Churchill, nevertheless, called for a statistics department to provide him with a steady flow of data, and enthusiastically showered the scientific community with often impracticable Churchill-Lindemann research projects. One of these, however, the degaussing of ships, proved spectacularly successful (106). Statistics and intelligence overlay the U-boat war, but the Government Code and Cipher School (GC&CS) was stuck in a time warp. "Of the twenty-one academics brought into GC&CS during the first weeks of the war, only three were mathematicians. All the rest were from the humanities and came through the usual channels; they had, in the words of GC&CS's head, Alastair Dennison, been recruited by 'men now in senior positions' at Oxford and Cambridge who 'had worked in our ranks during 1914–18'" (109). Early output from GC&CS's home, Bletchley Park, often met service apathy. Having broken the German merchant navy's code, Bletchley informed the Admiralty that German ships heading for Bergen had been ordered to report their position at stated intervals to the War Office in Berlin. An Admiralty staff officer rebuffed this valuable information as nonsense: ships would report to naval headquarters not army headquarters. Hitler invaded Norway shortly afterwards (111).

Asdic, radar, and increasingly centralized control of British anti-U-boat scientific research and operations gradually made an impact. From the U-boat perspective, the Happy Time they had enjoyed before the science-aided Royal Navy began to sink many of their number gave way to gloom. (There was a brief, second Happy Time when overconfident America entered the war and offered easy targets against its still illuminated eastern seaboard.) Budiansky describes the lives of U-boat personnel in considerable detail, from their final moments in 1918 (4) through their arduous but well rewarded duty in World War II (120) up to their second surrender in 1945 (250–51).
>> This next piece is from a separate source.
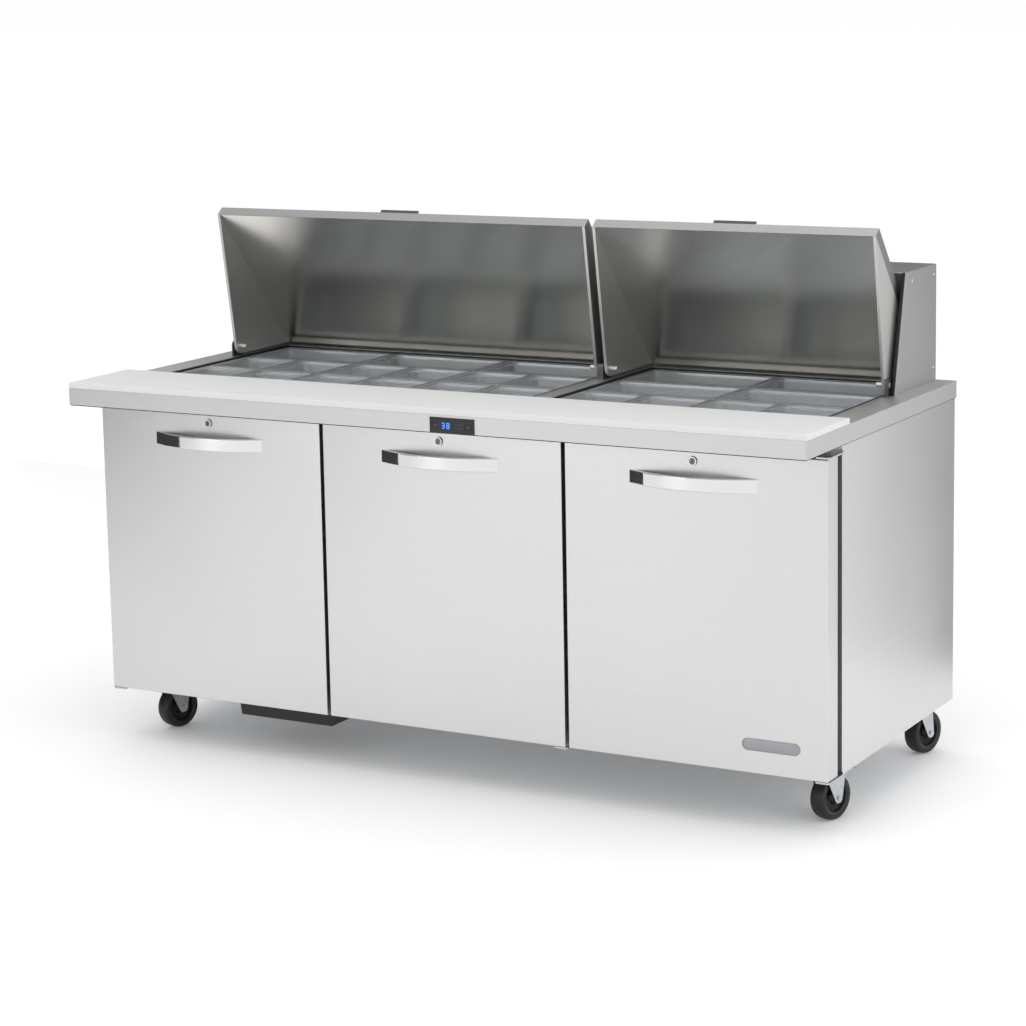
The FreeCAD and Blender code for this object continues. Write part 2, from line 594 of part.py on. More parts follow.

When America entered the war in December 1941, it underwent the same learning curve that the British had endured two years earlier. "The command structure of the U.S. Navy was a holy mess. Responsibility for antisubmarine warfare was split among a dozen different commands; no one was in charge. Actual control of antisubmarine patrols along the Atlantic coast rested with the admirals who commanded the separate naval districts based at each of the major ports … but the ships themselves belonged to the Atlantic Fleet" (177). The man President Franklin Roosevelt appointed Navy commander in chief after Pearl Harbor, Admiral Ernest King, was brilliant, capable, and confident, but also bullheaded, ruthless, and vindictive (178). Indeed, King's own daughter allegedly observed "My father is the most even-tempered man in the navy. He is always in a rage" (179). Under King's direction, US capability and US-British military and scientific cooperation gradually improved. "In late March [1943] the first American escort carriers began appearing in the Atlantic; these were small ships that carried twenty-four fighters and navy attack planes and extended air cover across the Atlantic to the convoys" (242). In Britain, Bletchley Park had made several crucial breakthroughs, and by November 1943, science, intelligence, and the two navies had broken U-boat morale: "an increasing number of [U-]boats were declaring 'mechanical difficulties' during their outbound transit of the Bay of Biscay and turning back to port" (244).

The scientists' major achievement during the Second World War was to establish a permanent presence within the higher echelons of the armed services and to inaugurate a new academic discipline—operational research. Aircrews remarked that British scientists "might be mad, but they got results" (206). Patrick Blackett continued to distinguish himself after the war. In 1948, he won the Nobel Prize in physics and that same year published the pro-Soviet/anti-American Military and Political Consequences of Atomic Energy.[4] Prime Minister Clement Atlee commented that "The author, a distinguished scientist, speaks on political and military problems on which he is a layman" (257).

Blackett's War is a well-written, thoughtful book[5] that sympathetically portrays and assesses the German, British, and American participants in the U-boat War. It will appeal to a broad readership, not least the military historian.